In the U.S. there are estimated 140 million cats (50 million feral and 90 million owned by humans). They are sexually mature at 6 months old and can produce three litters of 2-4 kittens per year, totaling12 per year! A Trap-Neuter-Return (TNR) cat cannot reproduce, but remains an ecological threat to native species, is a potential reservoir of animal and human diseases like Toxoplasmosis.
Cats are America’s favorite pet and deserve to be cuddled, kept warm, dry, and fed to live a long, healthy, and humane life by keeping them indoors. It is cruel to release them into nature where, even in back yards, they are subject to hawks, owls, snakes, alligators, and bobcats, let alone killed by traffic or shot by kids or hunters.
What can we do locally? Enforce cat leash laws. Require cats be vaccinated, licensed, and microchipped. To reduce toxoplasmosis and rabies, remove stray and cat colonies. Enact ordinances making illegal releasing or feeding stray cats and wildlife as feeding stations attract racoons, skunks, foxes, coyotes with rabies and toxoplasmosis dangerous to humans. Pass and enforce local and state ordinances prohibiting release of unwanted pet or feral cats into the wild. Educate the public about the impact of free-roaming cats and the diseases they carry on native wildlife and humans, especially childbearing age women.
Let’s protect us and our wildlife by keeping our lands and water from becoming toxoplasma litter boxes. Keep all cats inside the home where they can live a long, healthy, and humane life.
From the Centers for Disease Control – Parasites – Toxoplasmosis (Toxoplasma infection):

The only known definitive hosts for Toxoplasma gondii are members of family Felidae (domestic cats and their relatives). (1) Unsporulated oocysts are shed in the cat’s feces. Although oocysts are usually only shed for 1–3 weeks, large numbers may be shed.

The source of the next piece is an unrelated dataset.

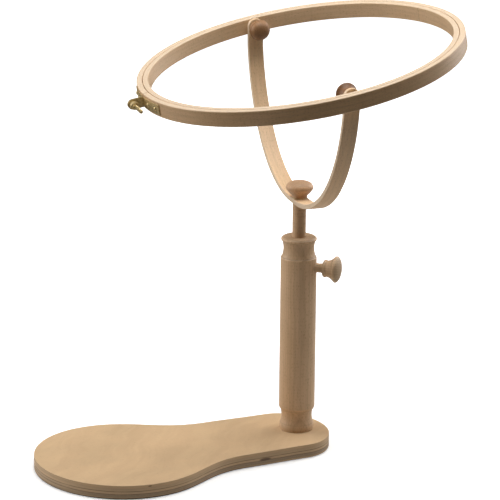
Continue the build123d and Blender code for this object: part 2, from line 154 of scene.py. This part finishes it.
def sweep_profile():
    """Radius and height of the paper, from the stand out: flat, then a cove, then a wall."""
    flat = PAPER_RADII[-1]
    angles = [math.radians(angle) for angle in range(15, 91, 15)]
    cove = [(flat + COVE_RADIUS * math.sin(angle), COVE_RADIUS * (1 - math.cos(angle))) for angle in angles]
    return [(radius, 0.0) for radius in PAPER_RADII] + cove + [(flat + COVE_RADIUS, WALL_TOP)]


def sweep_mesh():
    profile = sweep_profile()
    turns = [2 * math.pi * step / PAPER_SPOKES for step in range(PAPER_SPOKES)]
    points = [(r * math.cos(a), r * math.sin(a), z - FLOOR_GAP) for r, z in profile for a in turns]
    points.append((0.0, 0.0, -FLOOR_GAP))
    middle = len(points) - 1
    faces = [(middle, step, (step + 1) % PAPER_SPOKES) for step in range(PAPER_SPOKES)]
    for row in range(len(profile) - 1):
        low = row * PAPER_SPOKES
        high = low + PAPER_SPOKES
        for step in range(PAPER_SPOKES):
            beside = (step + 1) % PAPER_SPOKES
            faces.append((low + step, high + step, high + beside, low + beside))
    mesh = bpy.data.meshes.new("floor")
    mesh.from_pydata(points, [], faces)
    for face in mesh.polygons:
        face.use_smooth = True
    return mesh


def make_floor():
    """A round paper sweep that glows brighter away from the stand, so that it reads as one pale sheet."""
    floor = bpy.data.objects.new("floor", sweep_mesh())
    bpy.context.scene.collection.objects.link(floor)
    paper = Net("floor_paper")
    reach = paper.add("ShaderNodeVectorMath", {0: paper.place()}, operation="LENGTH").outputs["Value"]
    paper.finish(PAPER_COLOUR, 0.95)
    paper.set("Emission Color", WHITE)
    paper.set("Emission Strength", paper.step(reach, *GLOW_REACH, *GLOW_STRENGTH))
    floor.data.materials.append(paper.material)
    floor.visible_diffuse = False
    floor.visible_glossy = False


# ---------------------------------------------------------------- material building
class Net:
    """One material's nodes; every method returns an output socket to feed the next."""

    def __init__(self, name):
        self.material = bpy.data.materials.new(name)
        self.material.use_nodes = True
        self.tree = self.material.node_tree
        self.shader = self.tree.nodes["Principled BSDF"]

    def put(self, value, socket):
        if isinstance(value, bpy.types.NodeSocket):
            self.tree.links.new(value, socket)
        else:
            socket.default_value = value

    def set(self, name, value):
        self.put(value, self.shader.inputs[name])

    def add(self, kind, inputs, **settings):
        made = self.tree.nodes.new(kind)
        for key, value in settings.items():
            setattr(made, key, value)
        for key, value in inputs.items():
            self.put(value, made.inputs[key])
        return made

    def math(self, operation, a, b=0.0):
        return self.add("ShaderNodeMath", {0: a, 1: b}, operation=operation).outputs[0]

    def product(self, a, b):
        return self.math("MULTIPLY", a, b)

    def total(self, a, b):
        return self.math("ADD", a, b)

    def dot(self, a, axis):
        return self.add("ShaderNodeVectorMath", {0: a, 1: axis}, operation="DOT_PRODUCT").outputs["Value"]

    def place(self):
        return self.add("ShaderNodeTexCoord", {}).outputs["Object"]

    def facing(self, axis):
        """How far the surface faces along an axis, 0 to 1, either way."""
        normal = self.add("ShaderNodeTexCoord", {}).outputs["Normal"]
        return self.math("ABSOLUTE", self.dot(normal, axis))

    def local(self, origin, axes):
        """Distances of a surface point from an origin along three axes, in metres."""
        apart = self.add("ShaderNodeVectorMath", {0: self.place(), 1: origin}, operation="SUBTRACT")
        return [self.dot(apart.outputs["Vector"], axis) for axis in axes]

    def vector(self, x, y, z):
        return self.add("ShaderNodeCombineXYZ", {0: x, 1: y, 2: z}).outputs[0]

    def stretched(self, grain, along, across, through=None):
        """Grain coordinates scaled to cycles per metre."""
        through = across if through is None else through
        return self.vector(*[self.product(part, rate) for part, rate in zip(grain, (along, across, through))])

    def noise(self, vector, detail=2.0, roughness=0.5, distortion=0.0):
        return self.add("ShaderNodeTexNoise", {"Vector": vector, "Scale": 1.0, "Detail": detail,
                                               "Roughness": roughness, "Distortion": distortion}).outputs[0]

    def cells(self, vector):
        """Distance to the nearest cell point, and that cell's random number."""
        made = self.add("ShaderNodeTexVoronoi", {"Vector": vector, "Scale": 1.0})
        shade = self.add("ShaderNodeSeparateColor", {0: made.outputs["Color"]})
        return made.outputs["Distance"], shade.outputs[0]

    def step(self, value, low, high, bottom=0.0, top=1.0):
        """Smooth step of a value from bottom at low to top at high."""
        made = self.add("ShaderNodeMapRange", {"Value": value, "From Min": low, "From Max": high,
                                               "To Min": bottom, "To Max": top},
                        interpolation_type="SMOOTHSTEP")
        return made.outputs["Result"]

    def band(self, value, centre, half):
        """1 on a line of a value, falling to 0 at half its width either side."""
        return self.step(self.math("ABSOLUTE", self.total(value, -centre)), half * 0.3, half, 1.0, 0.0)

    def mix(self, amount, a, b, blend="MIX"):
        made = self.add("ShaderNodeMix", {"Factor": amount}, data_type="RGBA", blend_type=blend)
        self.put(a, made.inputs[6])
        self.put(b, made.inputs[7])
        return made.outputs[2]

    def scaled(self, colour, factor):
        """A colour made lighter or darker by a number."""
        grey = self.add("ShaderNodeCombineColor", {0: factor, 1: factor, 2: factor}).outputs[0]
        return self.mix(1.0, colour, grey, "MULTIPLY")

    def bump(self, height, distance, strength=1.0):
        made = self.add("ShaderNodeBump", {"Height": height, "Distance": distance, "Strength": strength})
        return made.outputs[0]

    def finish(self, colour, roughness, normal=None):
        self.set("Base Color", colour)
        self.set("Roughness", roughness)
        if normal is not None:
            self.set("Normal", normal)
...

Oocysts take 1–5 days to sporulate in the environment and become infective. (2) Intermediate hosts in nature (including birds and rodents) become infected after ingesting soil, water or plant material contaminated with oocysts. Oocysts transform into tachyzoites shortly after ingestion. (3) These tachyzoites localize in neural and muscle tissue and develop into tissue cyst bradyzoites. (4) Cats become infected after consuming intermediate hosts harboring tissue cysts. Cats may also become infected directly by ingestion of sporulated oocysts. (5) Animals bred for human consumption and wild game may also become infected with tissue cysts after ingestion of sporulated oocysts in the environment. Humans can become infected by any of several routes:
- (6) Eating undercooked meat of animals harboring tissue cysts.
- (7) Consuming food or water contaminated with cat feces or by contaminated environmental samples (such as fecal-contaminated soil or changing the litter box of a pet cat).
- (8) Blood transfusion or organ transplantation.
- (9) Transplacentally from mother to fetus.
In the human host, the parasites form tissue cysts, most commonly in skeletal muscle, myocardium, brain, and eyes; these cysts may remain throughout the life of the host. (10) Diagnosis is usually achieved by serology, although tissue cysts may be observed in stained biopsy specimens. (11) Diagnosis of congenital infections can be achieved by detecting T. gondii DNA in amniotic fluid using molecular methods such as PCR.